Secretary of State for Wales Cheryl Gillan has welcomed the inclusion of Wylfa, on Anglesey, on a shortlist of eight sites across the UK where…

Secretary of State for Wales Cheryl Gillan has welcomed the inclusion of Wylfa, on Anglesey, on a shortlist of eight sites across the UK where new nuclear power stations could be constructed.

The shortlist was published by Secretary of State for Energy and Climate Chris Huhne today (Monday, 18 October) as part of the Government’s Draft National Policy Statements for Energy, and alongside the conclusions of the two-year Severn Barrage Feasibility Study.

Mrs Gillan said:  “Wylfa’s inclusion on the list of possible sites for new nuclear power is great news for the economies of Anglesey and North Wales - and good news for workers at Wylfa.

“Today’s announcement brings the plans for a replacement Wylfa B reactor a step closer and follows last week’s decision to continue generating electricity at the existing Wylfa site for another two years.

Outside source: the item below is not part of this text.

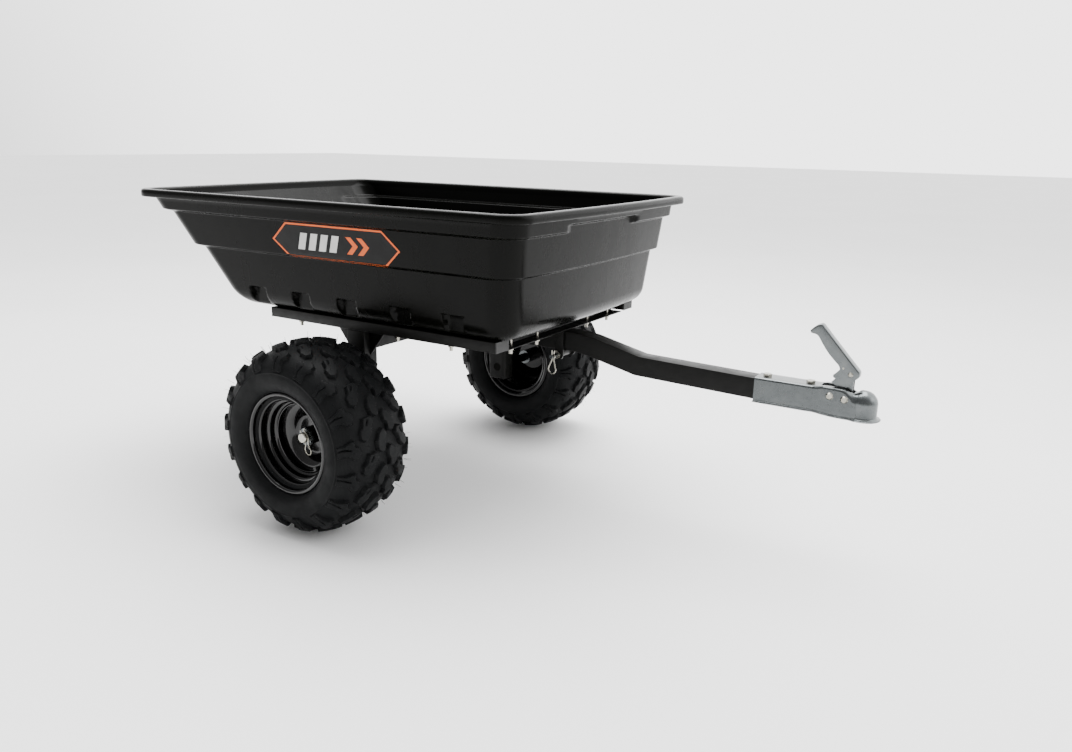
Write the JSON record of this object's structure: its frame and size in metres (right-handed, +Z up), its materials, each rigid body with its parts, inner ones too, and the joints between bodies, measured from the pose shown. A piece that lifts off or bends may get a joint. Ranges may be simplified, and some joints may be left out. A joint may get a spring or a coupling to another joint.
{
  "type": "tow behind cart",
  "caption": "Two-wheeled tow behind cart: a deep moulded tub that tips on a steel undercarriage, wide turf tyres and a drawbar with a ball coupler.",
  "frame": {"origin": "on the ground, below the middle of the cart's overall box", "axes": "+X to the coupler along the drawbar, +Y to the cart's left, +Z up"},
  "size_m": [1.866, 1.186, 0.768],
  "materials": {
    "tub_plastic": "semi-gloss moulded poly",
    "frame_paint": "satin powder coat",
    "end_cap_plastic": "matt",
    "zinc_plate": "bluish zinc plate",
    "bright_fastener": "bright zinc plate",
    "axle_steel": "turned steel",
    "decal_print": "printed film",
    "tyre_rubber": "matt rubber",
    "rim_paint": "gloss black enamel",
    "valve_rubber": "matt"
  },
  "bodies": {
    "undercarriage": {"drawbar": "frame_paint", "drawbar_gussets": "frame_paint", "axle_beam": "frame_paint", "leg_right": "frame_paint", "leg_left": "frame_paint", "leg_gussets": "frame_paint", "stub_axle_right": "axle_steel", "stub_axle_left": "axle_steel", "hinge_clevises": "frame_paint", "hinge_bolts": "bright_fastener", "hinge_nuts": "bright_fastener", "latch_sleeve": "frame_paint", "latch_pin": "zinc_plate", "latch_washers": "bright_fastener", "latch_clip": "bright_fastener", "wheel_washers": "zinc_plate", "wheel_clips": "bright_fastener", "coupler_body": "zinc_plate", "coupler_bolts": "bright_fastener", "coupler_nuts": "bright_fastener", "coupler_rivets": "bright_fastener", "clamp_spring": "zinc_plate", "handle_hanger": "zinc_plate", "handle_pin": "bright_fastener"},
    "bed": {"tub": "tub_plastic", "rail_right": "frame_paint", "rail_left": "frame_paint", "rail_end_caps": "end_cap_plastic", "front_crossmember": "frame_paint", "middle_crossmember": "frame_paint", "rear_crossmember": "frame_paint", "latch_bracket": "frame_paint", "hinge_lugs": "frame_paint", "tub_bolts": "bright_fastener", "tub_bolt_washers": "zinc_plate", "tub_bolt_nuts": "bright_fastener", "decal_right": "decal_print", "decal_left": "decal_print"},
    "handle": {"coupler_handle": "zinc_plate", "catch_pin": "bright_fastener"},
    "catch": {"safety_catch": "zinc_plate"},
    "clamp": {"ball_clamp": "zinc_plate"},
    "wheel_right": {"tyre_right": "tyre_rubber", "rim_right": "rim_paint", "hub_right": "rim_paint", "bearings_right": "axle_steel", "valve_stem_right": "valve_rubber", "valve_cap_right": "valve_rubber"},
    "wheel_left": {"tyre_left": "tyre_rubber", "rim_left": "rim_paint", "hub_left": "rim_paint", "bearings_left": "axle_steel", "valve_stem_left": "valve_rubber", "valve_cap_left": "valve_rubber"}
  },
  "joints": [
    {"name": "bed_tip", "type": "hinge", "parent": "undercarriage", "child": "bed", "pos_m": [-0.316, 0, 0.428], "axis": [0, -1, 0], "range_deg": [0, 45]},
    {"name": "wheel_right_spin", "type": "hinge", "parent": "undercarriage", "child": "wheel_right", "pos_m": [-0.241, -0.48, 0.2285], "axis": [0, 1, 0], "continuous": true},
    {"name": "wheel_left_spin", "type": "hinge", "parent": "undercarriage", "child": "wheel_left", "pos_m": [-0.241, 0.48, 0.2285], "axis": [0, 1, 0], "continuous": true},
    {"name": "handle_close", "type": "hinge", "parent": "undercarriage", "child": "handle", "pos_m": [0.864, 0, 0.4426], "axis": [0, -1, 0], "range_deg": [0, 44]},
    {"name": "clamp_swing", "type": "hinge", "parent": "undercarriage", "child": "clamp", "pos_m": [0.829, 0, 0.3936], "axis": [0, -1, 0], "range_deg": [0, 13]},
    {"name": "catch_press", "type": "hinge", "parent": "handle", "child": "catch", "pos_m": [0.848, 0, 0.4546], "axis": [0, 1, 0], "range_deg": [0, 10], "stiffness_Nm_per_rad": 0.02, "springref_deg": -11.46}
  ],
  "couplings": [
    {"joint": "clamp_swing", "follows": "handle_close", "ratio": 0.26}
  ]
}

“Generating power for almost 40 years, Wylfa has a great proven track record.  Its inclusion on the list of potential sites for the new generation of nuclear reactors offers great hope that electricity production will continue on Anglesey for many years to come.”

Meanwhile, the Severn Barrage Feasibility Study recommended there was no strategic case for the 10-mile barrage development at this time.

Mrs Gillan said:  “The study, compiled over the last two years, makes clear there is no strategic case for a Severn Barrage.  At a time where public spending is squeezed, it would be wrong to commit up to £30billion for a controversial project which is considered high risk in comparison to other methods of generating the electricity we need.”

She added: “Rather than pursue a project that does not make economic sense and was opposed by many environmental groups - including Friends of the Earth Cymru and the RSPB - we believe other low carbon options, including the expansion of wind power projects like the ones we are seeing off the coast of North Wales, represent a better deal for industry and consumers in Wales and across the UK.”